Por Sua Santidade o Dalai Lama
A compreensão do verdadeiro significado da vida, a aceitação da morte, a maneira de ajudar os que estão morrendo e os mortos: eis os temas estudados neste oportuno livro de Sogyal Rinpoche.
A morte é parte natural da vida, que todos nós com certeza teremos de enfrentar um dia. Para mim, há dois modos de abordar a questão enquanto estamos vivos. Podemos escolher entre ignorar o então olhar de frente para a perspectiva da nossa própria morte e, pensando claramente nela, tentar minimizar o sofrimento que traz. Entretanto, em nenhum desses casos podemos de fato vencê-la.
Como budista, vejo a morte como um processo normal, uma realidade que aceito irá ocorrer ao fim da minha existência terrena. Não vejo sentido em me preocupar com ela, uma vez que dela não posso escapar. Tendo a pensar na morte como uma troca de roupa — uma roupa que envelheceu e já não presta — mais do que como um fim absoluto. No entanto, a morte é imprevisível: não sabemos como ou quando ela terá lugar. Assim, é apenas sensato tomar certas precauções antes que ela ocorra.
Naturalmente, a maioria de nós gostaria de morrer de maneira tranqüila, mas também é claro que não podemos esperar morrer tranquilamente se nossas vidas foram cheias de violência, ou nossas mentes foram quase sempre agitadas por emoções como ódio, apego ou medo. Assim se queremos morrer bem, devemos aprender a viver bem: se esperamos morrer em paz, devemos cultivar a paz em nossa mente e modo de vida.
Como você lerá aqui, do ponto de vista do budismo, a verdadeira experiência da morte é muito importante. Embora como e onde vamos renascer sejam condições que, em geral, dependam de forças cármicas, nosso estado de espírito no momento da morte pode influir na qualidade do nosso próximo renascimento. Desse modo, no instante da morte, apesar da grande diversidade de carma que acumulamos, se fizermos um esforço especial para produzir um estado mental virtuoso, poderemos fortalecer e ativar um carma também virtuoso, e assim propiciar um renascimento feliz.

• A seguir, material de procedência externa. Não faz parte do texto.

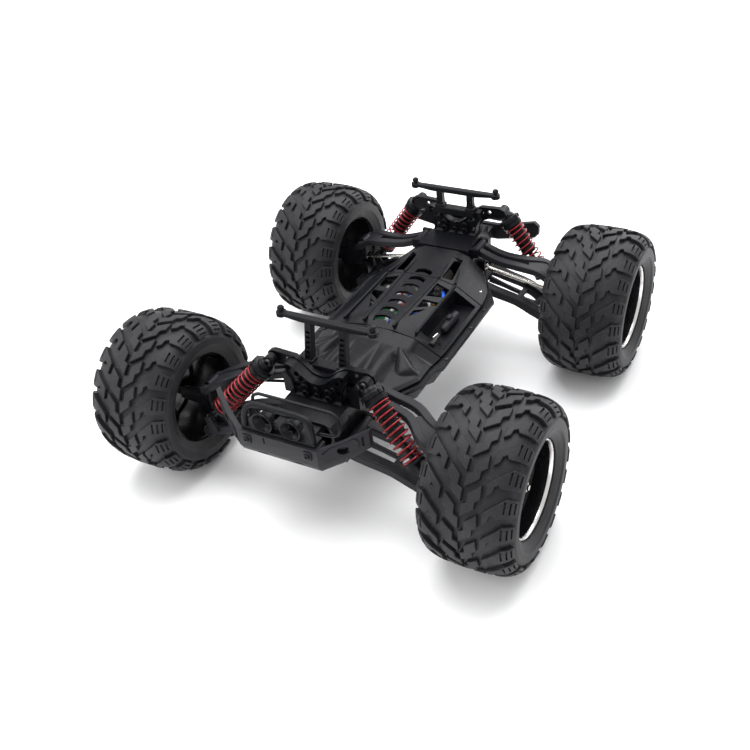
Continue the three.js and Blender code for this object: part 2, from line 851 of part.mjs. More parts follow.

O momento em que a morte acontece é também aquele em que as experiências mais profundas e benéficas podem emergir. Familiarizando-se como o processo da morte repetidamente na meditação, um meditador consumado pode usar sua morte real para obter uma grande realização espiritual. Por isso, alguns praticantes muito experientes fazem práticas meditativas enquanto morrem. Uma indicação do seu desenvolvimento é o fato de que, com freqüência, seus corpos não começam a se corromper senão muito depois de terem sido considerados clinicamente mortos.
Não menos significativa do que a preparação da nossa própria morte á a ajuda que podemos dar à morte dos outros. Como recém-nascidos, cada um de nós veio indefeso, e sem o cuidado e a bondade que recebemos não teríamos sobrevivido. Uma vez que os que morrem também não podem socorrer a si próprios, devemos aliviá-los do desconforto e da ansiedade assistindo-os o quanto pudermos, para que morram com serenidade.
A questão mais importante, no caso, consiste em evitar que a mente da pessoa que está morrendo fique mais perturbada do que possivelmente já era. Nossa principal meta é ajudar aquele que morre a acalmar-se, e há muitas maneiras de conseguir fazer isso. Uma pessoa que está morrendo, e que tenha familiaridade com a prática espiritual, pode se sentir encorajada e inspirada se for lembrada desse fato, mas mesmo uma suave tranqüilização de nossa parte àquele que está fazendo sua passagem pode promover a paz e uma disposição descontraída em sua mente.
A morte e o morrer estabelecem um ponto de encontro entre o budismo tibetano e as tradições científicas modernas. Acredito que ambos tenham muitas contribuições a fazer um ao outro, no que diz respeito a conhecimento e benefícios práticos. Sogyal Rinpoche é especialmente dotado para facilitar esse encontro; tendo nascido e crescido dentro da tradição tibetana, recebeu instrução de alguns dos nossos maiores lamas. Tendo sido beneficiado igualmente por uma educação moderna, vivido e trabalhado no Ocidente por muitos anos como professor, ele se tornou íntimo conhecedor do pensamento ocidental.
Este livro oferece aos seus leitores não apenas uma soma de conhecimentos teóricos sobre a morte e o morrer, mas também medidas práticas para aumentar a compreensão e preparar um caminho de calma e plenitude para si mesmo e para os outros.